▶ **INSTRUCTION**
Below are some records. Copy every line in them that holds "code".

▶ **LISTED RECORDS**
_ _ _ _ _
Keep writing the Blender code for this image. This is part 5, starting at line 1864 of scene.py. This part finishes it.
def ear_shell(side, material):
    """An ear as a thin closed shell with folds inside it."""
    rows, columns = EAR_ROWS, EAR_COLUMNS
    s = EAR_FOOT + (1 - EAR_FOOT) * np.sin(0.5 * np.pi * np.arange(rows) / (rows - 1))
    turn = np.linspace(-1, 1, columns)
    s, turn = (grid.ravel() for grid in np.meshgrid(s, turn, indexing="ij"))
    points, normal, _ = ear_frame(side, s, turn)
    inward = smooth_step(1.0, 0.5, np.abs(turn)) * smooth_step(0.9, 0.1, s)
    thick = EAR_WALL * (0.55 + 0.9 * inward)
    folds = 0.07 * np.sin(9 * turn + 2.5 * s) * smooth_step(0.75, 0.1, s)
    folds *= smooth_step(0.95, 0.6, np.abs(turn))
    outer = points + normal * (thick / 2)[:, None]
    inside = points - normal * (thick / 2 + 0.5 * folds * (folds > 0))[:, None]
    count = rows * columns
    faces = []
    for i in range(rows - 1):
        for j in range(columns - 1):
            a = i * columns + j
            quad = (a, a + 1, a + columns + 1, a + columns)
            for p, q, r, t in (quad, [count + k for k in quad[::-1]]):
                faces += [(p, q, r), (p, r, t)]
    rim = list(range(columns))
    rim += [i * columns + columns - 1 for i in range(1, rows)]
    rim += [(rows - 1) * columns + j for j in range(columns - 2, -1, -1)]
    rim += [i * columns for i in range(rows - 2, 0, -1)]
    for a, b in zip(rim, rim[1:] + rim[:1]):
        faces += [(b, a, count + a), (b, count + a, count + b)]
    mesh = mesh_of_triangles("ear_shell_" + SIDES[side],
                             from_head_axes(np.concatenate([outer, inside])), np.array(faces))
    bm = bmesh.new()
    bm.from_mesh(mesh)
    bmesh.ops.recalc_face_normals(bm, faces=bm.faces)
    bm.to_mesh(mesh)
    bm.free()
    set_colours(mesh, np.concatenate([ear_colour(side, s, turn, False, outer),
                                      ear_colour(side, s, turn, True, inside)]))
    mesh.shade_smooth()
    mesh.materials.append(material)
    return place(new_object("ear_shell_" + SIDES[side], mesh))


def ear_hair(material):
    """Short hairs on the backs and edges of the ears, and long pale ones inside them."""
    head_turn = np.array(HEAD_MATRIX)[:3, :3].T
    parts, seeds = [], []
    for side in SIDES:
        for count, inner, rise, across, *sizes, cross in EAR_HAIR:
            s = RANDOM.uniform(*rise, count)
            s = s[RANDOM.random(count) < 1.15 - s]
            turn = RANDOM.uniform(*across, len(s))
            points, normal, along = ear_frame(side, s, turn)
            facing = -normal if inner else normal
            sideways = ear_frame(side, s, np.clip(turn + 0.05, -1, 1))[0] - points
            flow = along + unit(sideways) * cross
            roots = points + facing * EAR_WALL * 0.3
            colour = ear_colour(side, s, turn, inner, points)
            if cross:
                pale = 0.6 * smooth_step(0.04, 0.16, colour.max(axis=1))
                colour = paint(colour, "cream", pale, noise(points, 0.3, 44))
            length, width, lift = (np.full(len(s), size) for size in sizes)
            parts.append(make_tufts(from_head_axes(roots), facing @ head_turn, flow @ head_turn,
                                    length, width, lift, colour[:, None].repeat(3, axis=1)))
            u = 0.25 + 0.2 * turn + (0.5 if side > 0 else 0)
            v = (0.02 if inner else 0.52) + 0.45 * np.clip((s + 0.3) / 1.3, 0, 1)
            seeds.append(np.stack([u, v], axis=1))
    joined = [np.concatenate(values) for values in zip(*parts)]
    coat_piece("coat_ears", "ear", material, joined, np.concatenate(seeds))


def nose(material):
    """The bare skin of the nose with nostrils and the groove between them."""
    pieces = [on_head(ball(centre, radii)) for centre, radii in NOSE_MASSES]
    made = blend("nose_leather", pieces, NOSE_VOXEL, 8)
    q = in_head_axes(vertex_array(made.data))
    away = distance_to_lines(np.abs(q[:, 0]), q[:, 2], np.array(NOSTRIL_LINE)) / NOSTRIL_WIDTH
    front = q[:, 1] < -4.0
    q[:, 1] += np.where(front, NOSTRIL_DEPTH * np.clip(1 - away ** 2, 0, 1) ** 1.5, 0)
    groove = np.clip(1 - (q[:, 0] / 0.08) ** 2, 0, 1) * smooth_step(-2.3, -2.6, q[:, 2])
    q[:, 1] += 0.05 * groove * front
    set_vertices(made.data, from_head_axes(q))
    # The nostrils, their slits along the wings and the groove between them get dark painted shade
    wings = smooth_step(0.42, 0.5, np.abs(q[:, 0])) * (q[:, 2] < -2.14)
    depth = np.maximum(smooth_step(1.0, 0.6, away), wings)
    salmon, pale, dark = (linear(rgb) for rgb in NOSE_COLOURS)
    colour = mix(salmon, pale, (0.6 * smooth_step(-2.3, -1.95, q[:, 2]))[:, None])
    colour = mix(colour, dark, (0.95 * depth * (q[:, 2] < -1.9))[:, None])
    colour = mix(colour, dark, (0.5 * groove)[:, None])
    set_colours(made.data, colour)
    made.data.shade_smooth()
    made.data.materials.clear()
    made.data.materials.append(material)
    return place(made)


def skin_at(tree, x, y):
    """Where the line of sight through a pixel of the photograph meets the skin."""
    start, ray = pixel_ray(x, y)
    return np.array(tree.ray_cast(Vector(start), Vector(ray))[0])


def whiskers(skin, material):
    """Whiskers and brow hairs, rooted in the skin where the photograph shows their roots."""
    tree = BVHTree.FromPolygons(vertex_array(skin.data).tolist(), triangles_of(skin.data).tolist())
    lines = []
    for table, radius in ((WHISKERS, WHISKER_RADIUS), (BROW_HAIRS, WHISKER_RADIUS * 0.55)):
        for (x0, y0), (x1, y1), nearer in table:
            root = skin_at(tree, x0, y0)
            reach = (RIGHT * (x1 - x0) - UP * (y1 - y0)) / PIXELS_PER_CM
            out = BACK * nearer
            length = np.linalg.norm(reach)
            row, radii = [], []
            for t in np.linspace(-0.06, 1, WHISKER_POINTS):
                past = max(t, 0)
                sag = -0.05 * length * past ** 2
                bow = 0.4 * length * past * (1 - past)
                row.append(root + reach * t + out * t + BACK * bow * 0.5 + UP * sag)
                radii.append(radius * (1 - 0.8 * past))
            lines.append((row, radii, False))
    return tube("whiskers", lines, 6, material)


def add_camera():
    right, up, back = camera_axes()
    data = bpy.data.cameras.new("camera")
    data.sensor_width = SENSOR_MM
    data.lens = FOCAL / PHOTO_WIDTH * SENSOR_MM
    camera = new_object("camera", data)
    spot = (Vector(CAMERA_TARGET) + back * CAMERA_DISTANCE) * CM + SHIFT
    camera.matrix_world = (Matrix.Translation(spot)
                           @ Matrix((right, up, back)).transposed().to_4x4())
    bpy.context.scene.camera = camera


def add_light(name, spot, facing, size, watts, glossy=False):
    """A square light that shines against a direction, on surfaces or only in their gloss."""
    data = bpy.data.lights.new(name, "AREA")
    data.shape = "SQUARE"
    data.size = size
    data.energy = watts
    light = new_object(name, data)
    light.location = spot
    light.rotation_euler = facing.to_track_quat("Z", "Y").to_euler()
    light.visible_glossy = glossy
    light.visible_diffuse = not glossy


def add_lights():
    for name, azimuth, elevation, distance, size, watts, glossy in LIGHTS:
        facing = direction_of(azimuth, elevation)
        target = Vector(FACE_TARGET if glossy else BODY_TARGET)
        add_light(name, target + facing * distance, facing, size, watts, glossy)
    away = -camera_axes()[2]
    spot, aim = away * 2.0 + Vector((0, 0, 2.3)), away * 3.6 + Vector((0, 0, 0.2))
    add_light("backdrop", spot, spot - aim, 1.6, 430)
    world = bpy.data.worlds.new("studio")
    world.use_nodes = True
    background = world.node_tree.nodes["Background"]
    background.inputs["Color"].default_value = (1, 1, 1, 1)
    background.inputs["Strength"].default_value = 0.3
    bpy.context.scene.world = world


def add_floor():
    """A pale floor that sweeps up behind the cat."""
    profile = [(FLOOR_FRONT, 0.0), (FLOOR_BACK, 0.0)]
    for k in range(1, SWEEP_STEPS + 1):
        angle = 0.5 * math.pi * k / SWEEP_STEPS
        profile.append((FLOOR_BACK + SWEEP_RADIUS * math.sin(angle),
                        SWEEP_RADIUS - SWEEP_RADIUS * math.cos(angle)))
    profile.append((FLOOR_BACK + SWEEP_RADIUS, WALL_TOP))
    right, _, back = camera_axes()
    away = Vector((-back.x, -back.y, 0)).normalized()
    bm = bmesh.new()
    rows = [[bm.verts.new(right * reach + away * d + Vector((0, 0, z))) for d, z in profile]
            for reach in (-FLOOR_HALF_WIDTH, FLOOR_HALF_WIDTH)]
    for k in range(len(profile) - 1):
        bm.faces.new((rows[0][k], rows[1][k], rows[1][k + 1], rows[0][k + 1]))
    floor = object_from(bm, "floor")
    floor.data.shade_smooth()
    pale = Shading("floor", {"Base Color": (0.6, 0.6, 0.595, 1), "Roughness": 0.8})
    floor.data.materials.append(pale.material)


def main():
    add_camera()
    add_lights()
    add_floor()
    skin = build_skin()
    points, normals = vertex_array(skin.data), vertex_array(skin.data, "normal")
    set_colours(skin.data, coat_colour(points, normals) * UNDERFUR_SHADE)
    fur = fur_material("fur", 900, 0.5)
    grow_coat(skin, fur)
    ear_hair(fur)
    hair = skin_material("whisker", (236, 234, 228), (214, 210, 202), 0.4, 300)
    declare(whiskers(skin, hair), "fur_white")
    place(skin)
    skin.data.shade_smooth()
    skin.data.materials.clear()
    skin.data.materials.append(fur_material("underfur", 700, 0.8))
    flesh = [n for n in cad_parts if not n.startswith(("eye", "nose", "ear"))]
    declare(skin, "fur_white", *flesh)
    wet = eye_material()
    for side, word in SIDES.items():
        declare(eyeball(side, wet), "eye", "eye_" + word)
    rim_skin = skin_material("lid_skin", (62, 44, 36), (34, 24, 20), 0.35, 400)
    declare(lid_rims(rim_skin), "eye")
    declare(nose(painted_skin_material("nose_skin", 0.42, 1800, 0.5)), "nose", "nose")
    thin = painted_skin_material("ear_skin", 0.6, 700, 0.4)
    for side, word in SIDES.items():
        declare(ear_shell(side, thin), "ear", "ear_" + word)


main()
_ _ _ _ _
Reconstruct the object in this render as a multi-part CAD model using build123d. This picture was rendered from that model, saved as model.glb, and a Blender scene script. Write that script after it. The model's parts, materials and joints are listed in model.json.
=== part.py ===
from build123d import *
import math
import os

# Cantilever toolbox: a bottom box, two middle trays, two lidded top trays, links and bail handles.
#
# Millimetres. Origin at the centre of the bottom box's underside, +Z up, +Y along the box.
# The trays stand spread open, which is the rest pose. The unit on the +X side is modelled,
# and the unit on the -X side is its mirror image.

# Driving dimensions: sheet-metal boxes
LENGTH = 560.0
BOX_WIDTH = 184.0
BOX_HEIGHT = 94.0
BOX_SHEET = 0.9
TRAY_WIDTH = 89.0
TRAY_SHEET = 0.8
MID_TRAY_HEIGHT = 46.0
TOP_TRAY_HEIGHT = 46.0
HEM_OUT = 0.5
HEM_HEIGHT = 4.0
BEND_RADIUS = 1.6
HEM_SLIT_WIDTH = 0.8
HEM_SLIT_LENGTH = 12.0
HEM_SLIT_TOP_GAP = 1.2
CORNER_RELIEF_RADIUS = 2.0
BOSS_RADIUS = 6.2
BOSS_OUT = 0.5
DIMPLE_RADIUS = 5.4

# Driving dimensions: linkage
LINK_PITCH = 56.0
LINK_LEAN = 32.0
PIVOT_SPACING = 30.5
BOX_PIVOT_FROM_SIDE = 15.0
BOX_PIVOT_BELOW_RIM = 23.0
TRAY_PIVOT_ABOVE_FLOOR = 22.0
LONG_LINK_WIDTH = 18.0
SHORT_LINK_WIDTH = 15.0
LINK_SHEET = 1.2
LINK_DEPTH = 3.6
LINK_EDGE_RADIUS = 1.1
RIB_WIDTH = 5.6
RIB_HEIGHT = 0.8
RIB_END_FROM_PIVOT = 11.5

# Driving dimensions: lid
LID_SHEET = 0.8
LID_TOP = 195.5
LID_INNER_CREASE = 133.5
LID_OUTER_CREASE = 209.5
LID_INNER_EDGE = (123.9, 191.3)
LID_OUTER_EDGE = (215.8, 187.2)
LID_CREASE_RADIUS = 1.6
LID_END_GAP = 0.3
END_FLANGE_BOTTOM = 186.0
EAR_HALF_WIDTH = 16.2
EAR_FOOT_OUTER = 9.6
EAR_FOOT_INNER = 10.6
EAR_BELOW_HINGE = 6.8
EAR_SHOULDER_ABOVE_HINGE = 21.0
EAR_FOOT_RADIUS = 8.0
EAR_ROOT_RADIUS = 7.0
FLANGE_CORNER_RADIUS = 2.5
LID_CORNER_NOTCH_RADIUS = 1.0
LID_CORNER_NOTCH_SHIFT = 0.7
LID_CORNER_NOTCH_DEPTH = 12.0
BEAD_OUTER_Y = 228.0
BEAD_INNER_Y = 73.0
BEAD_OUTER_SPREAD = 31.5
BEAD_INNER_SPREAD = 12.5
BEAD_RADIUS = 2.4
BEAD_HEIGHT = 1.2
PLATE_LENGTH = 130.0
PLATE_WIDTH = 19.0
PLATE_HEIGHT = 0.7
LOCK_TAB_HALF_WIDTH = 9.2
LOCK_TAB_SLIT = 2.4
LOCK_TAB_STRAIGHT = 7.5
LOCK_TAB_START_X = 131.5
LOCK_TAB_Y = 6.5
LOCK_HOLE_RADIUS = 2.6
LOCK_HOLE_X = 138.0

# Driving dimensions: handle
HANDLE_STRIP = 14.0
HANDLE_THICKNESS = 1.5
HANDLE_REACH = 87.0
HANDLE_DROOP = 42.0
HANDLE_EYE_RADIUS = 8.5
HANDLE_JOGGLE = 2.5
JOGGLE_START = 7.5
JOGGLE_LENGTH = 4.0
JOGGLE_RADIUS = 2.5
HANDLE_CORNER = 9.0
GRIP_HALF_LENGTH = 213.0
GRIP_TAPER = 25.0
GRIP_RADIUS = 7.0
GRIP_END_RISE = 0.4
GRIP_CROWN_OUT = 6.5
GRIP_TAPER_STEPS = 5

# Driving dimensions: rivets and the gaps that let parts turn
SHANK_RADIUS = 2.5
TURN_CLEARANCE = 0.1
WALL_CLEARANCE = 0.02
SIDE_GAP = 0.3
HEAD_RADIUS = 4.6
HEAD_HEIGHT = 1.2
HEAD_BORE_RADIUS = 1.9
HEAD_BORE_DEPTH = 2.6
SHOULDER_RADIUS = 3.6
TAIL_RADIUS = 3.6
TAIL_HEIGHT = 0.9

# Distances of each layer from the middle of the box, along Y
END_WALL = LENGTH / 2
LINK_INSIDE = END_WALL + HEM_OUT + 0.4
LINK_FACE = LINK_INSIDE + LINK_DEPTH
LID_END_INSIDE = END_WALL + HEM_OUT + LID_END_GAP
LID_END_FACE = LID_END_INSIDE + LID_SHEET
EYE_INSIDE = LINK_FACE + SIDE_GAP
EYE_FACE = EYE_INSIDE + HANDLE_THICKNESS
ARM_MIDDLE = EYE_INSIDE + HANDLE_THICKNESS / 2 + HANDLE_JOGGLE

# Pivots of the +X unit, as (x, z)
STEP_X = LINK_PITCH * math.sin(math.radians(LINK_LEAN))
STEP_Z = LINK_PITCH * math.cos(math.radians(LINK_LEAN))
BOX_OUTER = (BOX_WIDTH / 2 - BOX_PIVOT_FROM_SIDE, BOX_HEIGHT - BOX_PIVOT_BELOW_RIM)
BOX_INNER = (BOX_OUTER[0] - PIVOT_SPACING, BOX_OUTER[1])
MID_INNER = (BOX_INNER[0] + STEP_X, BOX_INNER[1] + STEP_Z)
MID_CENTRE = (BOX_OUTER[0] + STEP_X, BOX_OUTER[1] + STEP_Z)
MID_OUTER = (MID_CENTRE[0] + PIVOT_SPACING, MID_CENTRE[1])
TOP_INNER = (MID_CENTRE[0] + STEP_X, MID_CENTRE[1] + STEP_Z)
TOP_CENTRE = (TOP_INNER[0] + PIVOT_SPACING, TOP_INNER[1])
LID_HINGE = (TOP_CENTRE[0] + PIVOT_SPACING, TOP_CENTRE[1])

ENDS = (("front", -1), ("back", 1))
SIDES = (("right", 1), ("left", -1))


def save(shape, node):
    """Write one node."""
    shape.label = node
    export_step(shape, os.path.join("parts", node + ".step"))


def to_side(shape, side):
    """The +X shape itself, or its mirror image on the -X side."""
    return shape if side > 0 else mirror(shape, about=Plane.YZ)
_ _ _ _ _
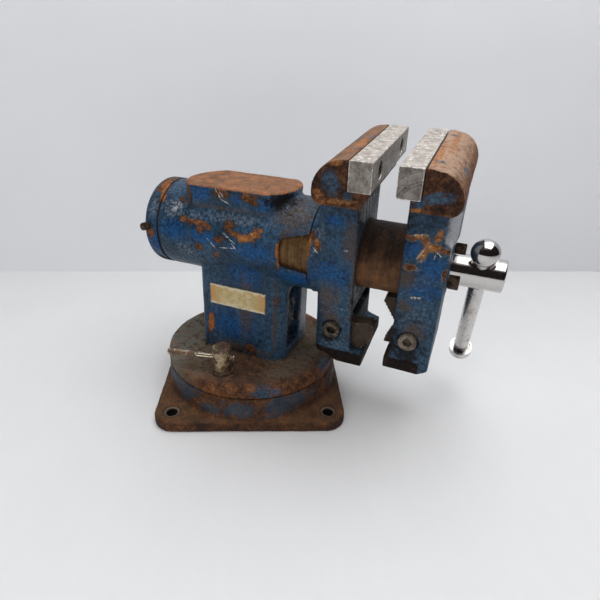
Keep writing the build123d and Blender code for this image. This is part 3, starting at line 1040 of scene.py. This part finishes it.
_ _ _ _ _
▶ **ANSWER TO THIS EXERCISE**
Keep writing the Blender code for this image. This is part 5, starting at line 1864 of scene.py. This part finishes it.
Keep writing the build123d and Blender code for this image. This is part 3, starting at line 1040 of scene.py. This part finishes it.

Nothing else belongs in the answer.